Pompeya: un tesoro a orillas del mar tirreno

Hace poco más de dos mil años, la erupción del volcán Vesubio sepultó a esta ciudad emblema de la Antigua Roma. Redescubierta casi 17 siglos después, corporiza uno de los ejemplos mejor conservados de la época.

Se ve que venía acumulando muchos rencores el Vesubio, porque ese día, cuando los largó a todos, fue de sepultura, en un desastre que todavía despierta contemplación. Lo leyeron bastante antes los pájaros, huyendo en desbandada al pispiar los gruñidos mudos del volcán y el temblequeo intangible de un Golfo de Nápoles que, en Pompeya, encontraría con el tiempo el santuario para airear sus dolores.

Aquel 24 de agosto del año 79 d.C. la ciudad romana, junto con Herculano y otras poblaciones de la zona, fue víctima de la furia. Entonces, una erupción inconmensurable de su vecino y verdugo la borró del mapa, enterrándola a golpe de fuego y ceniza. Abajo, quedaba el plano que mejor conservó los modos de vida del imperio más grande jamás conocido. Casi 17 siglos hicieron falta para que renaciera de sus varias muertes, y contara la historia.

La hallaron en 1748, y ahí se empezó a saber: Pompeya tenía unos 15 mil habitantes, y se estiraba próspera de cara a una sociedad organizada y desigual, labriega del ADN de occidente. Intenso movimiento atestiguaban sus calles adoquinadas, que conectaban viviendas, comercios, templos, teatros, termas, recintos deportivos y hasta un prostíbulo.

Pero el suelo andaba en otra y, armado de un violento terremoto, dio el primer aviso, en el 62. Con el recuerdo fresquito en la memoria, los locales comenzaron a desalojar sus hogares cuando 16 años y medio después, la mañana se despertó a los sacudones. Se esfumaron con el miedo, igual que antes los pájaros. Todos, menos dos mil.

Esos dos mil (los esclavos que quedaron cuidando las pertenencias de sus dueños, los pobres temerosos de perder las suyas, los escépticos y los suicidas), vieron cómo llovieron residuos, cómo el día se volvió noche y tormenta, y cómo el cielo aprendió a escupir misiles incandescentes. Al final, a la hora del tsunami de cenizas que se comió los suspiros, no vieron más nada. En realidad, al rezo definitivo ya lo habían dado: la nube tóxica, ofrenda que la madre naturaleza mandó en la explosión inicial, iba sin miramientos.

Luego de ser redescubierta (el primer trabajo oficial en ese sentido fue realizado por orden del Rey de Nápoles, el español Carlos III), Pompeya arrojó, entre sus despojos, huecos con formas de humanos.
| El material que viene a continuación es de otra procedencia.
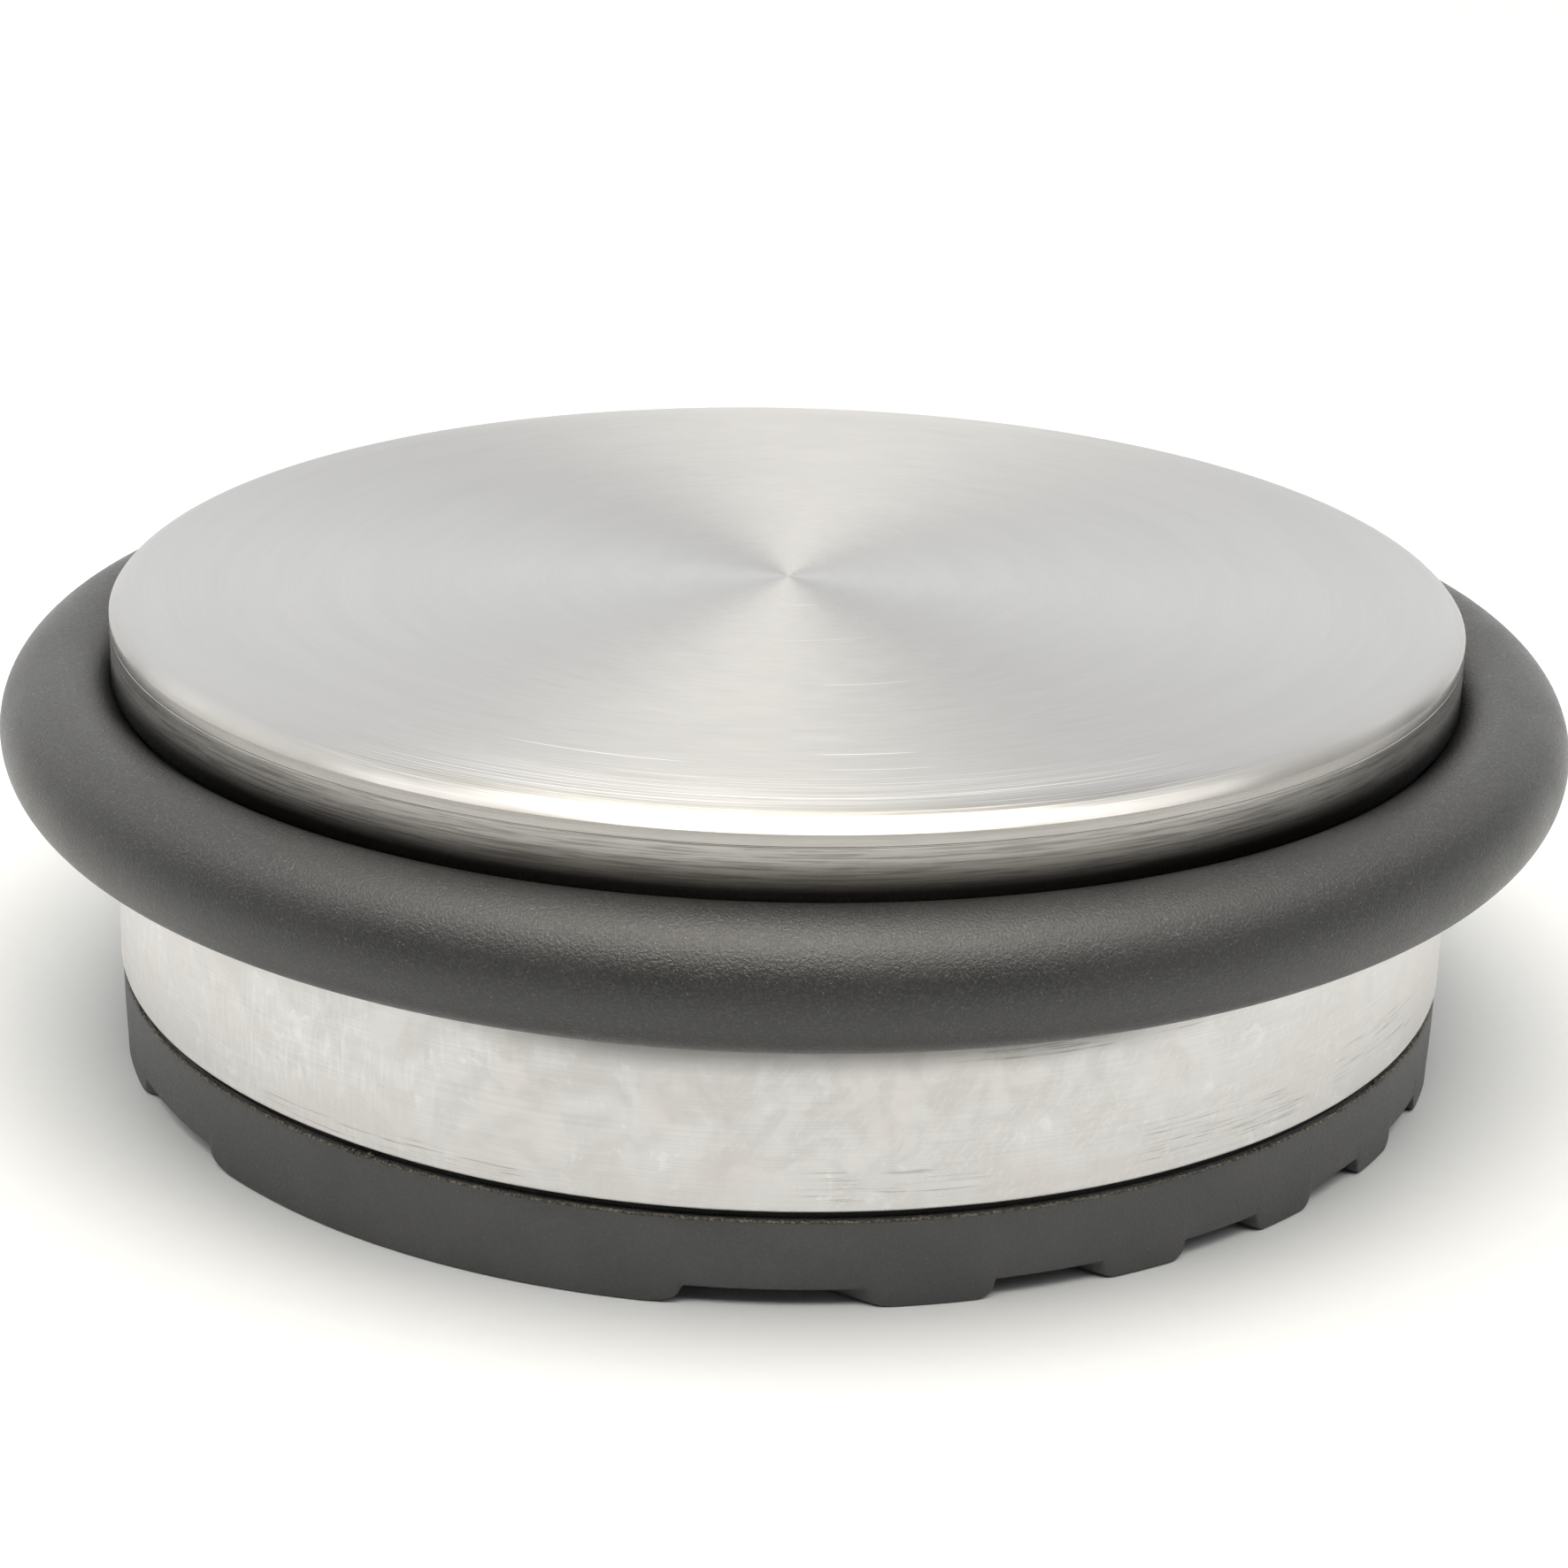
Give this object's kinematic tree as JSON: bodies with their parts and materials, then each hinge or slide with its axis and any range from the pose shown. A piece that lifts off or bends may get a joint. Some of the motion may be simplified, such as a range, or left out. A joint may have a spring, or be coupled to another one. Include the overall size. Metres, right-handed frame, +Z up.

Eran las siluetas de aquellos que cayeron en las garras de la erupción y que, rellenas con yeso, pasaban a eternizar las posturas adoptadas en el momento justo del desenlace. Algunas se pueden apreciar aún hoy, y animan en el viajero un paradójico sentimiento de fascinación y pena.

Qué ver hoy

A pocos kilómetros de la irreverente Nápoles, Pompeya se luce como un muestrario de historia viva. Se trata de un gigantesco parque repleto de ruinas, increíblemente conservadas gracias a las cenizas que la cubrieron por tantos años. Allí, los cientos de miles de personas que la visitan cada temporada, se sorprenden con lo vital de las construcciones (anfitrionas de frescos y mosaicos originales), entre las que destacan los templos (Apolo, Isis, Júpiter y Venus, por sólo nombrar algunos), la Basílica, el Foro, los espectaculares Anfiteatro y Teatro Grande, la Palestra Grande, las termas, el Anticuario, y un par de docenas de viviendas que cuentan particularidades de sus variopintos dueños. El recorrido (que demanda varias horas), permite conocer cómo era el día a día en la sociedad romana, y cuáles las costumbres y tradiciones de sus miembros.

Declarada Patrimonio de la Humanidad por la UNESCO, la antigua Pompeya (la moderna y sus 30 mil habitantes se asienta al lado y no arroja elementos dignos de mención), aún tiene mucho que mostrar al mundo. Sin embargo, las excavaciones se encuentran paralizadas. Problemas legales y económicos impiden el despertar de viejos tesoros.